Crit-heavy builds (low crit chance, high CSD) have the same mean damage as flat builds at the same total but their median is much lower. Most swings are non-crit (low damage); the rare crits do most of the damage. So the same mean-damage build has:

  • Worse 1-shot threshold: P(any single roll ≥ H) is dominated by P(crit), not the mean.
  • Roughly equivalent N-shot threshold for large N: variance gets averaged out. For sustained DPS the mean is what counts.

Practical read: if your build needs to one-shot trash to clear efficiently, prioritize mean damage (additive damage stats, not crit chance / CSD). If your build kills slowly (boss DPS, sustained AoE), prioritize the upside multipliers (crit chance, CSD, multiplicative buckets) — they raise the mean over many swings.

Same total mean damage, different distribution shapes: 100 @ hit 100 crit 30 csd 350 (mean 175) vs 175 @ hit 100 (also mean 175, no variance). The first has a 30% chance of dealing 350 (1-shot up to 350 HP); the second always deals exactly 175 (1-shot up to 175 HP). Different threshold-shape, same mean.

How to use this for build planning

Three steps:

  1. Pick the monster class your build is targeting. Trash mobs (clear speed), elites (intermediate), bosses (sustained DPS). The HP scales differ wildly across these.
  2. Look up current monster HP for your tier. Patch-dependent; check current build calculators or wikis for your season's values. Use the typical HP for your target monster class.
  3. Compare your build's strike thresholds to the HP. The 1-shot / 2-shot / N-shot thresholds tell you which monster classes you're efficient against. If you're at N=5+ for trash mobs, your clear speed is the bottleneck. If you're at N=20+ for bosses, your sustained DPS is underperforming.

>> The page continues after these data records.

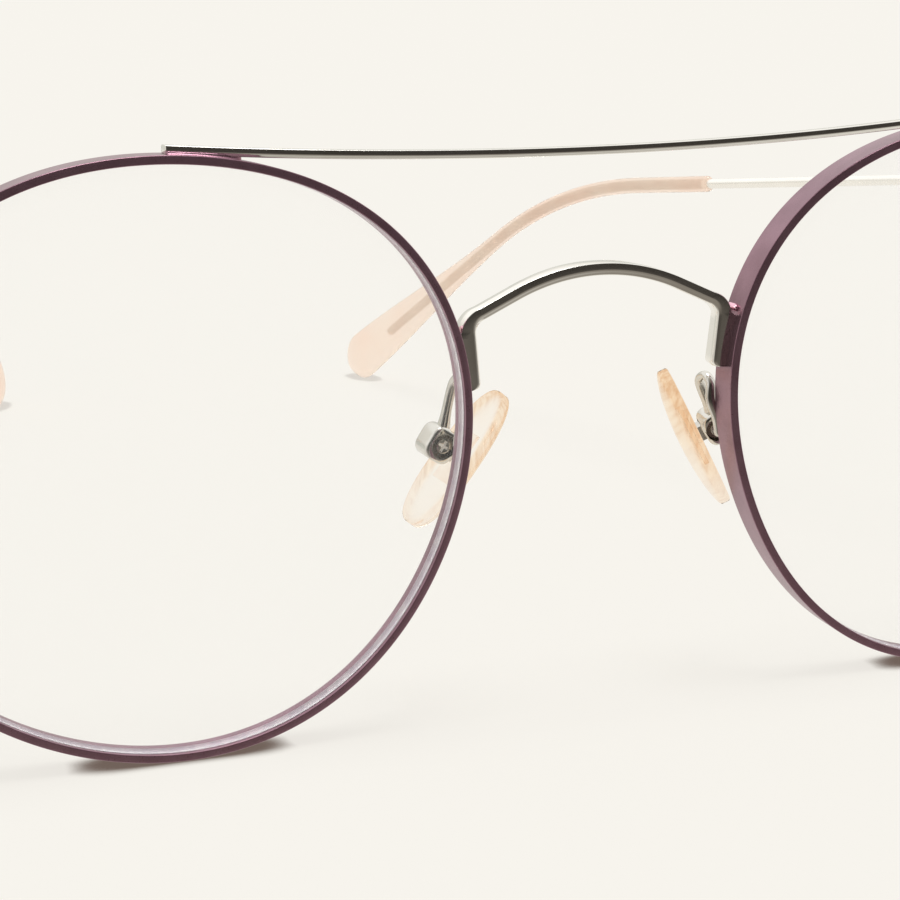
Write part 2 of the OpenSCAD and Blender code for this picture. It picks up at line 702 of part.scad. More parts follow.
rim(1);  // left_rim
rim(-1);  // right_rim
lens(1);  // left_lens
lens(-1);  // right_lens
top_bar();
bridge();
upper_block(1);  // left_upper_block
upper_block(-1);  // right_upper_block
lower_block(1);  // left_lower_block
lower_block(-1);  // right_lower_block
rim_screw(1);  // left_rim_screw
rim_screw(-1);  // right_rim_screw
endpiece(1);  // left_endpiece
endpiece(-1);  // right_endpiece
front_hinge(1);  // left_front_hinge
front_hinge(-1);  // right_front_hinge
temple_hinge(1);  // left_temple_hinge
temple_hinge(-1);  // right_temple_hinge
hinge_screw(1);  // left_hinge_screw
hinge_screw(-1);  // right_hinge_screw
temple(1);  // left_temple
temple(-1);  // right_temple
temple_tip(1);  // left_temple_tip
temple_tip(-1);  // right_temple_tip
pad_arm(1);  // left_pad_arm
pad_arm(-1);  // right_pad_arm
pad_box(1);  // left_pad_box
pad_box(-1);  // right_pad_box
pad_screw(1);  // left_pad_screw
pad_screw(-1);  // right_pad_screw
pad_insert(1);  // left_pad_insert
pad_insert(-1);  // right_pad_insert
nose_pad(1);  // left_nose_pad
nose_pad(-1);  // right_nose_pad
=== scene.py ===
import math

import bmesh
import bpy
import numpy as np
from mathutils import Matrix, Vector

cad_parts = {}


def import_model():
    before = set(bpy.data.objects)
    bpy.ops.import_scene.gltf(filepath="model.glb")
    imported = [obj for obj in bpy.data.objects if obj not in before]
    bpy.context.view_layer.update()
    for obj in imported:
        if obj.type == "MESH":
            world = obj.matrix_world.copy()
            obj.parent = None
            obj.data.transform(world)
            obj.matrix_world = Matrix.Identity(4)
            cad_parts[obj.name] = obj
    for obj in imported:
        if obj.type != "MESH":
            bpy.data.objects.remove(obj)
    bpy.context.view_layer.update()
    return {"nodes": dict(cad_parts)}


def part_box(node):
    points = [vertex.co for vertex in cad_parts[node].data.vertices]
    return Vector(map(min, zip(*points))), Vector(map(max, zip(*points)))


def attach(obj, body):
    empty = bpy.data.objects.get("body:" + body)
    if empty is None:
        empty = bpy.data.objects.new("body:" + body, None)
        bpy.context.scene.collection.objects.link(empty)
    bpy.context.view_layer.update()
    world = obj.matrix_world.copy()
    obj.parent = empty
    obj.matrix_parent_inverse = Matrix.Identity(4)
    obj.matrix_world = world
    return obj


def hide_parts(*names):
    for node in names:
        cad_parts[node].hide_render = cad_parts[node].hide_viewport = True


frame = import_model()

# Lengths are in millimetres and angles in degrees, measured from the point midway between the rim
# centres, at the front's vertex. X runs to the wearer's left, Y back and Z up. Most of these sizes
# repeat the part's source.
SIDES = (("left", 1), ("right", -1))

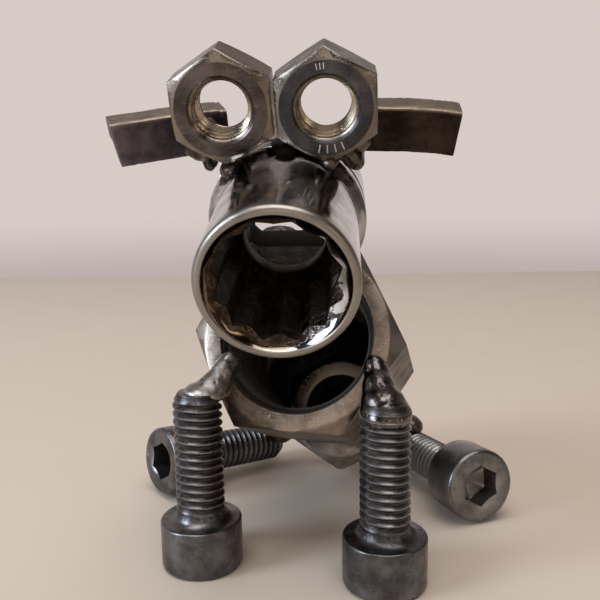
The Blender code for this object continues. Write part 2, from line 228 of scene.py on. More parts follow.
class Look:
    """Small helper around a node tree with one Principled shader."""

    def __init__(self, name):
        self.mat = bpy.data.materials.new(name)
        self.mat.use_nodes = True
        self.nodes = self.mat.node_tree.nodes
        self.links = self.mat.node_tree.links
        self.shader = self.nodes["Principled BSDF"]
        self.coords = self.nodes.new("ShaderNodeTexCoord").outputs["Object"]

    def link(self, out, into):
        if isinstance(out, (int, float)):
            into.default_value = out
        elif isinstance(out, tuple):
            into.default_value = (*out, 1.0)
        else:
            self.links.new(out, into)

    def noise(self, scale, detail=4.0, rough=0.6, stretch=(1, 1, 1), turn=(0, 0, 0), warp=0.0):
        mapping = self.nodes.new("ShaderNodeMapping")
        mapping.inputs["Scale"].default_value = stretch
        mapping.inputs["Rotation"].default_value = turn
        self.links.new(self.coords, mapping.inputs["Vector"])
        tex = self.nodes.new("ShaderNodeTexNoise")
        tex.inputs["Scale"].default_value = scale
        tex.inputs["Detail"].default_value = detail
        tex.inputs["Roughness"].default_value = rough
        tex.inputs["Distortion"].default_value = warp
        self.links.new(mapping.outputs["Vector"], tex.inputs["Vector"])
        return tex.outputs["Fac"]

    def ramp(self, fac, low, high, out_low=0.0, out_high=1.0):
        node = self.nodes.new("ShaderNodeMapRange")
        node.interpolation_type = "SMOOTHSTEP"
        self.link(fac, node.inputs["Value"])
        node.inputs["From Min"].default_value = low
        node.inputs["From Max"].default_value = high
        node.inputs["To Min"].default_value = out_low
        node.inputs["To Max"].default_value = out_high
        return node.outputs["Result"]

    def mix(self, fac, one, two):
        node = self.nodes.new("ShaderNodeMix")
        node.data_type = "RGBA"
        self.link(fac, node.inputs[0])
        self.link(one, node.inputs[6])
        self.link(two, node.inputs[7])
        return node.outputs[2]

    def math(self, kind, one, two=0.0):
        node = self.nodes.new("ShaderNodeMath")
        node.operation = kind
        self.link(one, node.inputs[0])
        self.link(two, node.inputs[1])
        return node.outputs[0]

    def attribute(self, name):
        node = self.nodes.new("ShaderNodeAttribute")
        node.attribute_name = name
        return node.outputs["Fac"]

    def add(self, one, two):
        return self.math("ADD", one, two)

    def times(self, one, two):
        return self.math("MULTIPLY", one, two)

    def across(self):
        """Place along X, in metres."""
        node = self.nodes.new("ShaderNodeSeparateXYZ")
        self.links.new(self.coords, node.inputs[0])
        return node.outputs["X"]

    def worn_edges(self, low, high):
        """1 on convex edges, 0 elsewhere."""
        geometry = self.nodes.new("ShaderNodeNewGeometry")
        return self.ramp(geometry.outputs["Pointiness"], low, high)

    def bump(self, height, strength, distance):
        node = self.nodes.new("ShaderNodeBump")
        node.inputs["Strength"].default_value = strength
        node.inputs["Distance"].default_value = distance
        self.link(height, node.inputs["Height"])
        self.links.new(node.outputs["Normal"], self.shader.inputs["Normal"])

    def finish(self, colour, rough, metallic=1.0):
        self.link(colour, self.shader.inputs["Base Color"])
        self.link(rough, self.shader.inputs["Roughness"])
        self.link(metallic, self.shader.inputs["Metallic"])
        return self.mat


BORE_PAINTED_SHADE = (0.006, 0.005, 0.005)
PAINTED_HIGHLIGHT = (0.46, 0.38, 0.29)


def brighter(colour, times):
    return tuple(min(1.0, c * times) for c in colour)


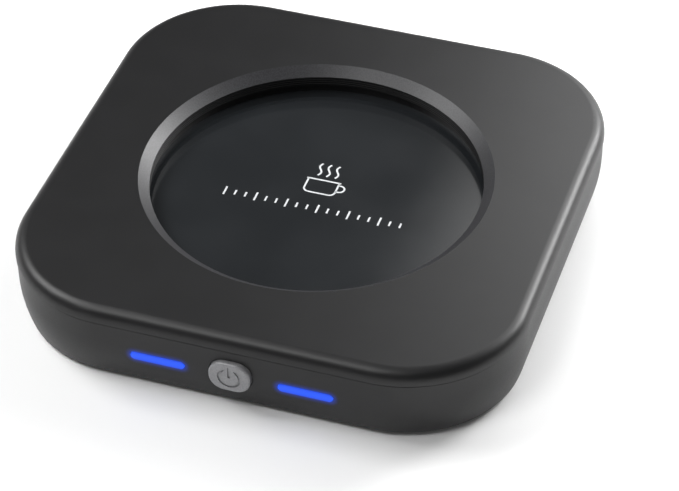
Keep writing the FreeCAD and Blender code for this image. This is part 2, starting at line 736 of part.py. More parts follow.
# Carrier ring: holds the seal and the heater stack, with four ears screwed under the cover.
def make_carrier():
    wall = rod("carrier_wall", "carrier_radius", "collar_end - pad_under", ("0", "0", "pad_under"))
    added, taken = [wall], []
    for corner, (right, back) in CORNERS.items():
        ear_x, ear_y = ("%d * ear_reach * sqrt(0.5)" % side for side in (right, back))
        added.append(rod("ear_" + corner, "ear_radius", "ear_thickness",
                         (ear_x, ear_y, "collar_end - ear_thickness")))
        web = block("web_" + corner, WEB_LENGTH, "2 * ear_radius", "ear_thickness", ("0", "0", "0"))
        web.Placement = Placement(Vector(), Rotation(Vector(0, 0, 1), math.degrees(math.atan2(back, right))))
        start = "(carrier_bore + web_setback) * sqrt(0.5)"
        half = "ear_radius * sqrt(0.5)"
        tie(web, **{"Placement.Base.x": "%d * %s + %d * %s" % (right, start, back, half),
                    "Placement.Base.y": "%d * %s - %d * %s" % (back, start, right, half),
                    "Placement.Base.z": "collar_end - ear_thickness"})
        added.append(web)
        taken.append(rod("ear_hole_" + corner, "small_pilot + 2 * screw_play", "ear_thickness",
                         (ear_x, ear_y, "collar_end - ear_thickness")))
    taken.append(rod("carrier_throat", "carrier_bore", "glass_under - pad_under", ("0", "0", "pad_under")))
    taken.append(rod("seal_seat", "seal_radius + screw_play", "collar_end - glass_under",
                     ("0", "0", "glass_under")))
    for index in range(BACKPLATE_SCREWS):
        at_x, at_y = ring_place(index)
        taken.append(rod("carrier_pilot_%d" % index, "small_pilot", "backplate_screw_length",
                         (at_x, at_y, "pad_under")))
    piece("plate_carrier", cut("carrier", join("carrier_blank", *added), *taken))
    screws = [screw("carrier_screw_" + corner, "small_pilot", "carrier_screw_length", "small_head_radius",
                    "small_head_height", ("%d * ear_reach * sqrt(0.5)" % right,
                                          "%d * ear_reach * sqrt(0.5)" % back, "collar_end - ear_thickness"))
              for corner, (right, back) in CORNERS.items()]
    piece("carrier_screws", group("carrier_screw_set", *screws))


def ring_place(index):
    """Where a backplate screw stands on its circle."""
    angle = math.radians(360 / BACKPLATE_SCREWS * index)
    return tuple("%f * backplate_screw_circle" % part for part in (math.cos(angle), math.sin(angle)))


TERMINALS = {
    # each heater terminal stands under an end of the track: its side of the gap and its turn
    "inner": (-1, 0),
    "outer": (1, TRACK_TURNS - 1),
}


def terminal_place(name):
    side, turn = TERMINALS[name]
    return ("%d * (track_gap / 2 + terminal_width / 2)" % side, "-(track_first + %d * track_pitch)" % turn)


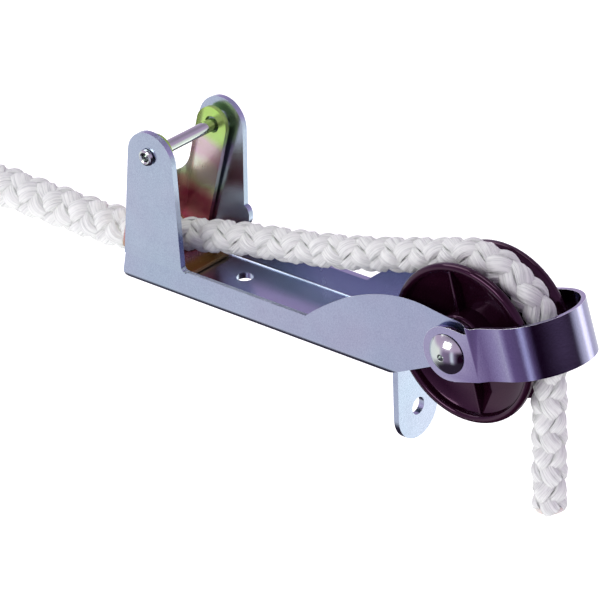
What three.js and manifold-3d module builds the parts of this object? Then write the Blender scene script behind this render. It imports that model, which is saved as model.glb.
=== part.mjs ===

Live engine: compute your build's strike thresholds

Every /strike/ URL on diceplots renders the "strikes to kill HP target" panel — drag the HP slider (or change ?hp=N in the URL) to find your build's thresholds at any monster HP.

Build profile Expression Strike URL (HP=200 default)
Flat baseline (no variance) 175 @ hit 100 /strike/175~hit100?hp=500
Moderate variance (30% crit, 250% CSD) 100 @ hit 100 crit 30 csd 250 /strike/100~hit100crit30csd250?hp=500
High variance (15% crit, 700% CSD) 40 @ hit 100 crit 15 csd 700 /strike/40~hit100crit15csd700?hp=500
Multi-bucket (boost multipliers stacked) 50 @ hit 100 crit 30 csd 350 boost 50 boost 30 /strike/50~hit100crit30csd350boost50boost30?hp=500

All four examples target a similar mean damage so you can compare distribution shapes head-to-head. The flat baseline and moderate-variance builds have similar 1-shot thresholds; the high-variance build's median is much lower despite the same mean. Drag the HP slider on each URL to see the strikes-to-kill chain shift.

For real D4 builds, the numbers scale up by ~1000x but the math is identical. A build doing 50,000 base damage against a 100,000 HP monster has the same threshold structure as a build doing 50 against an HP-100 monster.

What the engine doesn't model

Strike thresholds are the per-attack damage question. Real D4 clear speed depends on several factors not in scope:

  • Attack speed / sustained DPS: how fast you can swing. The thresholds are per-attack; clear-speed per second multiplies by attack speed × uptime × proc rates. Engine doesn't model the time domain yet.
  • AoE coverage: monsters in range cluster and AoE clears multiple at once. The thresholds are per-monster; AoE clears require the threshold to hold against the average monster in the pack.
  • Defensive math: how many monsters the build can survive at once. Effective HP, armor, resistances — the offensive thresholds don't tell you whether the build is glass or tank.
  • Movement and positioning: real D4 clear speed is a function of how fast you can move between packs, how often you proc utility skills, etc. None of that is in the per-attack model.

The strike-threshold framework answers the per-hit question. Sustained-DPS, AoE, and defensive questions need their own pillars (upcoming).